Personal information
- Nationality: Latvian
- Born: 11 August 2005 (age 20) Riga, Latvia

Sport
- Sport: Luge

Medal record
Women's luge
Representing Latvia
World Championships
| Bronze medal – third place | 2024 Altenberg | Doubles' sprint |
European Championships
| Bronze medal – third place | 2024 Igls | Doubles |
| Bronze medal – third place | 2026 Oberhof | Mixed doubles |

= Marta Robežniece =

Latvian luger (born 2005)

Marta Robežniece (born 11 August 2005) is a Latvian luger.

==Career==
In January 2024, Robežniece competed at the 2024 FIL European Luge Championships and won a bronze medal in the doubles event, along with Kitija Bogdanova. She then competed at the 2024 FIL World Luge Championships and won a bronze medal in the doubles' sprint with a time of 28.467.

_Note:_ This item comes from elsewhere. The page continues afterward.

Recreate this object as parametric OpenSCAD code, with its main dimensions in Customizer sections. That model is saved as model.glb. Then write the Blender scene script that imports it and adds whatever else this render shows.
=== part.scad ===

During the opening race of the 2024–25 Luge World Cup on 30 November 2024, she earned her first career World Cup podium, finishing in third place in the doubles event with a time of 1:35.419. The next day, she finished in second in the mixed doubles event with a time of 1:44.604.

In January 2026, she competed at the 2026 FIL European Luge Championships and won a bronze medal in the first European Championship mixed doubles event, with a time of 1:34.373. She was selected to represent Latvia at the 2026 Winter Olympics.